Hangings were a big public festival. Crowds gathered along the route from Newgate Prison to Tyburn, often attracting 100,000 revelers.
Standing on a wagon with a rope around each of their necks, the condemned waited for the horse to be whipped so that it ran forward resulting in a slow death by asphyxiation.
The hangman was entitled to the clothes of the dead, which was why some prisoners would wear their worst rags - so as not to benefit the hangman too much.
Some prisoners took the opposite stance and wore their finest clothes in the hope that the hangman would make it as easy as possible for them (by pulling on their legs and beating on their chests so that they died more quickly).
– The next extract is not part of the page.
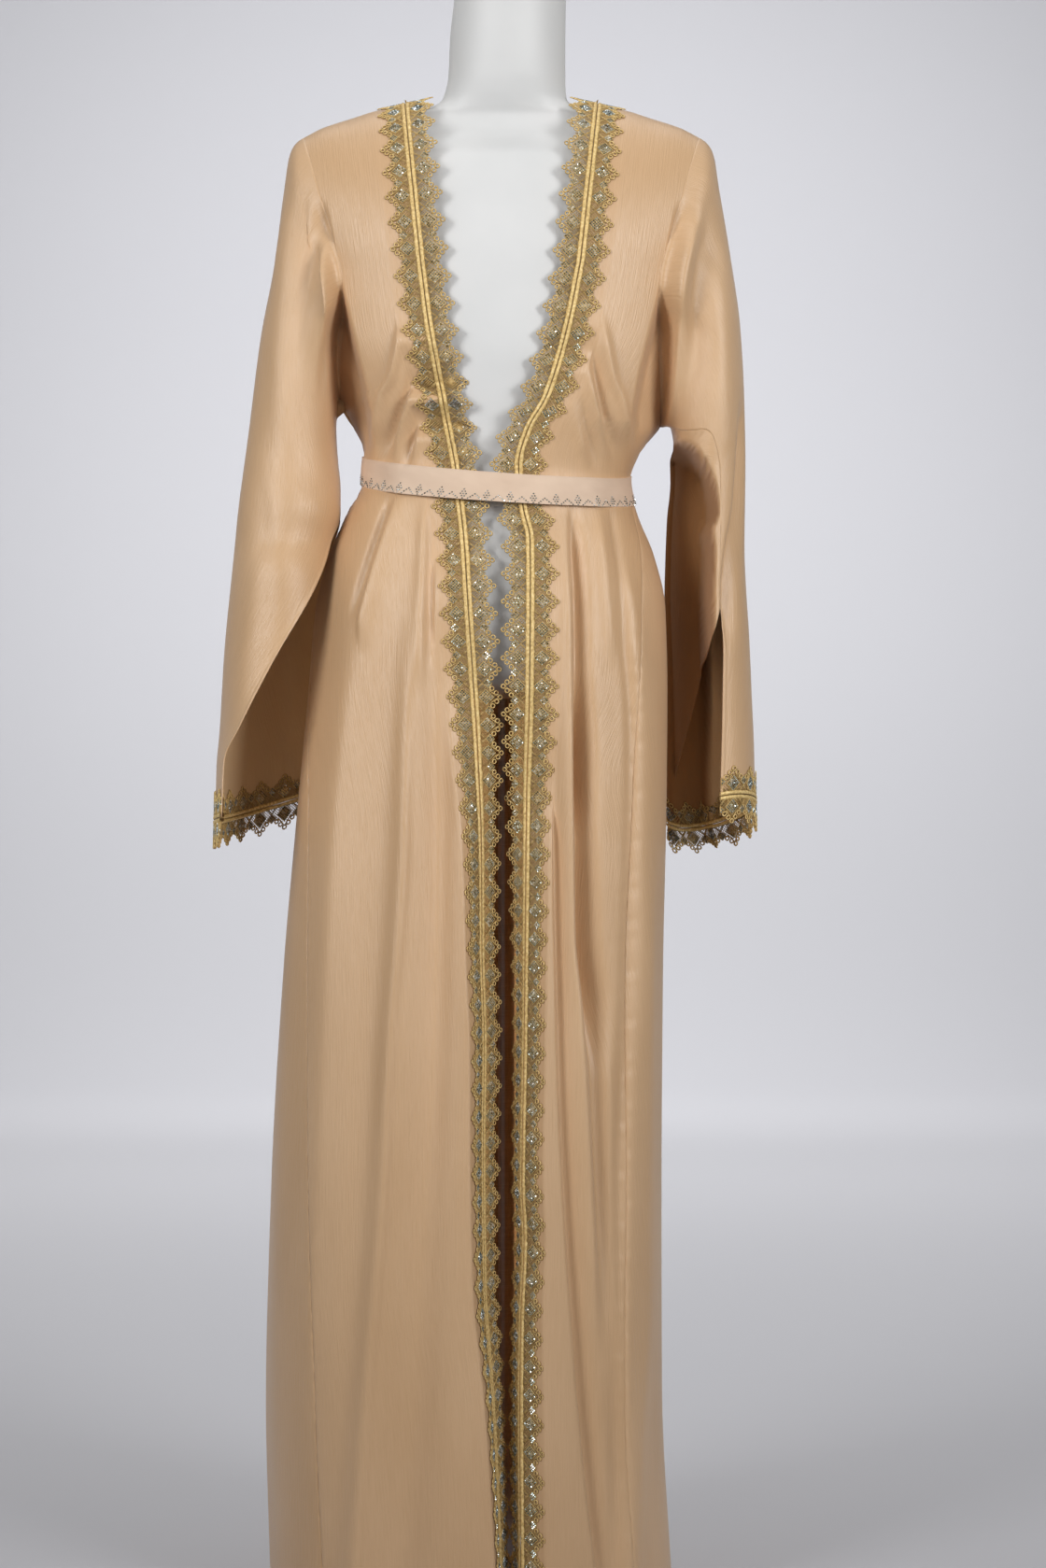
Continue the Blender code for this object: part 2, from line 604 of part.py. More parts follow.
def belt_points():
    """Inner face of the belt, lifted over the two lace bands in front."""
    share, angle = np.meshgrid(np.linspace(-0.5, 0.5, 3), np.linspace(-math.pi, math.pi, 49), indexing="ij")
    z = belt_height(angle) + share * 0.027
    over_lace = LACE_GAP + LACE_WALL + 0.0011
    lift = 0.0013 + over_lace * ease((1.05 - np.abs(angle)) / 0.35)
    return section(angle, z, lift)


def form_points():
    """Rings of the torso up to the shoulders, which follow the cloak's, and the neck."""
    distances = [p[0] for p in SHOULDER]
    heights = [p[1] - WALL - SHOULDER_CLEAR for p in SHOULDER]
    rings = list(FORM)
    for z, front_y, back_y in SHOULDER_RINGS:
        reach = float(np.interp(-z, [-h for h in heights], distances))
        rings.append((z, 0.0, min(reach, 0.178), front_y, back_y))
    rings += NECK
    z, middle, half, front_y, back_y = (np.array(values)[:, None] for values in zip(*rings))
    angle = np.linspace(0.0, 2.0 * math.pi, 29)[None]
    x = middle + half * np.sin(angle)
    y = -np.where(np.cos(angle) > 0.0, front_y, back_y) * np.cos(angle)
    return np.stack(np.broadcast_arrays(x, y, z), axis=-1)


def add_form(material, stand_material, collection):
    points = form_points()
    centre = np.array([0.0, 0.0, 1.2])
    mesh = sheet_mesh("form_torso", points, weld=True, fill=True, flip=not faces_away(points, centre))
    add_object("form_torso", mesh, material, collection)
    top = NECK[-1]
    cap_z = FORM_TOP_Z + FIT_GAP
    add_disc("form_neck_cap", (top[1], 0.0, cap_z), (0.050, 0.049), CAP_HEIGHT, stand_material, collection)
    base = add_disc("stand_base", (0.0, 0.0, 0.0), (BASE_RADIUS, BASE_RADIUS), BASE_HEIGHT, stand_material, collection)
    base.data.materials[0] = stand_material
    pole_height = FORM_BOTTOM_Z - BASE_HEIGHT - 2.0 * FIT_GAP
    pole_place = (0.0, 0.0, BASE_HEIGHT + FIT_GAP)
    add_disc("stand_pole", pole_place, (POLE_RADIUS, POLE_RADIUS), pole_height, stand_material, collection, 24)


def add_disc(name, foot, radii, height, material, collection, sides=48):
    """Upright elliptical cylinder standing on its foot point."""
    bm = bmesh.new()
    bmesh.ops.create_cone(
        bm, cap_ends=True, segments=sides, radius1=1.0, radius2=1.0, depth=1.0
    )
    mesh = bpy.data.meshes.new(name)
    for vert in bm.verts:
        vert.co = (vert.co.x * radii[0], vert.co.y * radii[1], (vert.co.z + 0.5) * height)
    bm.to_mesh(mesh)
    bm.free()
    obj = add_object(name, mesh, material, collection)
    obj.location = foot
    return obj


def build():
    for obj in list(bpy.data.objects):
        bpy.data.objects.remove(obj, do_unlink=True)
    collection = bpy.data.collections.new("Abaya cloak on a dress form")
    bpy.context.scene.collection.children.link(collection)
    cloth = new_material("satin_crepe", CLOTH_COLOUR, 0.45)
    lace = new_material("gold_lace", LACE_COLOUR, 0.5, 0.3)
    belt = new_material("belt_cloth", BELT_COLOUR, 0.7)
    form = new_material("form_white", FORM_COLOUR, 0.6)
    stand = new_material("stand_metal", STAND_COLOUR, 0.35, 1.0)

    names = {-1: "right", 1: "left"}
    for side, name in names.items():
        inside = np.array([side * 0.03, 0.05, 0.6])
        add_wall("front_" + name, front_points(side), WALL, inside, cloth, collection)
    add_wall("back", back_points(), WALL, np.array([0.0, 0.0, 0.7]), cloth, collection)
    for side, name in names.items():
        points = sleeve_points(side)
        centre = points[1:-1].mean(axis=1)[:, None]
        add_wall("sleeve_" + name, points, WALL, centre, cloth, collection, weld=True)
    for side, name in names.items():
        add_lace("lace_front_" + name, front_lace(side), lace, collection)
        add_lace("lace_cuff_" + name, cuff_lace(side), lace, collection)
    add_lace("lace_back_neck", neck_lace(), lace, collection)
    band = belt_points()
    mesh = sheet_mesh("belt", band, weld=True, flip=not faces_away(band, np.array([0.0, 0.0, 1.07])))
    wall = add_object("belt", mesh, belt, collection).modifiers.new("Wall", "SOLIDIFY")
    wall.thickness = BELT_WALL
    wall.offset = 1.0
    add_form(form, stand, collection)


build()
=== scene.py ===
"""Looks of an abaya cloak on a limbless dress form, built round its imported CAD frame.

Every piece follows the frame's own surfaces at a finer step: thin cloth with its folds, gathers, seams and
narrow hems, guipure lace made of threads, rings and small stones, a belt with a row of stones, and the
smooth form. Metres, +Z up, the garment's right side at -X, its front facing -Y.
"""

import math

import bpy
import numpy as np
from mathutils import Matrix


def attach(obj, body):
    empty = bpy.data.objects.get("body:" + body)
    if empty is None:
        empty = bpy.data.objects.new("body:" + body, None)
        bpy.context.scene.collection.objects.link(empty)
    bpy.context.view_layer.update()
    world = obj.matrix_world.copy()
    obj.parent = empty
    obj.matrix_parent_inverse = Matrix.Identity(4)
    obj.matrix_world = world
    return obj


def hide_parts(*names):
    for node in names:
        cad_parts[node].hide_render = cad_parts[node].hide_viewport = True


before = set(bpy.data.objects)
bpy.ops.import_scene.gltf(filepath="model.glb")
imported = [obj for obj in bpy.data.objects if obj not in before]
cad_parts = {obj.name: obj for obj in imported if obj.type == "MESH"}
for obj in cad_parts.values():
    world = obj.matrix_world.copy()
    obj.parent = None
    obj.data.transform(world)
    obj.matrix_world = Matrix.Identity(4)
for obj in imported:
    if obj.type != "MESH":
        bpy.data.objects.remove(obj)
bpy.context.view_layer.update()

# Sides of the garment, by the sign of x
SIDES = {-1: "right", 1: "left"}

# Heights of the hem, the chest line and the two underarms
HEM_Z = 0.015
CHEST_Z = 1.270
UNDERARM_Z = {-1: 1.150, 1: 1.126}

# Degrees by which the halves of a side seam part into the armhole's front and back
ARMHOLE_TURN = 36.0

# Strip of a front under its lace: its width and its share of the front
STRIP = 0.030
STRIP_U = 0.2

# Neckline: x of its corners, how far it goes back and down, and its first place across the back
NECK_X = 0.0925
NECK_BACK_Y = 0.078
NECK_DROP = 0.010
NECK_T = 0.25

# x of the shoulder's tip, where the armhole begins
TIP_X = 0.190

# Thickness of the cloth and of the belt, and how softly a side seam begins at the underarm
CLOTH_WALL = 0.0009
BELT_WALL = 0.0022
SEAM_END = 0.03

# Lace: its usual repeat, the width of half a band, how far it lies off the cloth, and the steps of the
# band's grid along a repeat and across half its width
LACE_PITCH = 0.0263
LACE_REACH = 0.029
LACE_BASE = 0.0005
BAND_STEPS = 8
HALF_STEPS = 8

# Millimetres from the face of a cuff's lace to its back, on the cloth and below it
INNER_DEPTH = 1.8
FREE_DEPTH = -0.1

# Belt: its width, the usual repeat of its stones, the height of its middle, and how much lower it lies
# in front and on the left side
BELT_WIDTH = 0.027
BELT_PITCH = 0.0225
BELT_Z = 1.0725
BELT_DROP = (0.0145, 0.0095)

# Plan section of the cloak at each height: z, x of its right side, x of its left side, depth to the
# front, depth to the back, and the angles of the two side seams from the front centre, in degrees.
BODY = (
    (0.015, -0.217, 0.166, 0.15, 0.17, 45, 50),
    (0.2, -0.223, 0.156, 0.146, 0.16, 46, 50),
    (0.4, -0.2195, 0.155, 0.138, 0.148, 51, 52),
    (0.6, -0.2095, 0.156, 0.129, 0.138, 58, 52),
    (0.75, -0.197, 0.159, 0.122, 0.13, 67, 53),
    (0.87, -0.186, 0.16, 0.117, 0.124, 80, 54),
    (0.95, -0.179, 0.158, 0.112, 0.118, 85, 58),
    (1.0, -0.166, 0.147, 0.104, 0.11, 86, 66),
    (1.04, -0.149, 0.131, 0.097, 0.102, 86, 76),
    (1.07, -0.134, 0.1235, 0.094, 0.096, 86, 82),
    (1.1, -0.133, 0.134, 0.097, 0.098, 87, 85),
    (1.126, -0.144, 0.154, 0.101, 0.101, 88, 88),
    (1.15, -0.158, 0.165, 0.104, 0.104, 88, 88),
    (1.2, -0.18, 0.18, 0.107, 0.106, 88, 88),
    (1.27, -0.192, 0.192, 0.107, 0.104, 88, 88),
)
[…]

The hangman would then settle himself in a pub in Fleet Street and sell the rope for 6d an inch.
The first recorded execution in 1196 of William Fitz Osbern, the populist leader of the poor of London, was carried out from tree branches on the bank of the Tyburn River.
The Triple Tree (the name given to the gallows) was built in 1571.
The last recorded execution was in 1783.
Estimates of the number of people who died here vary between 40,000 and 60,000.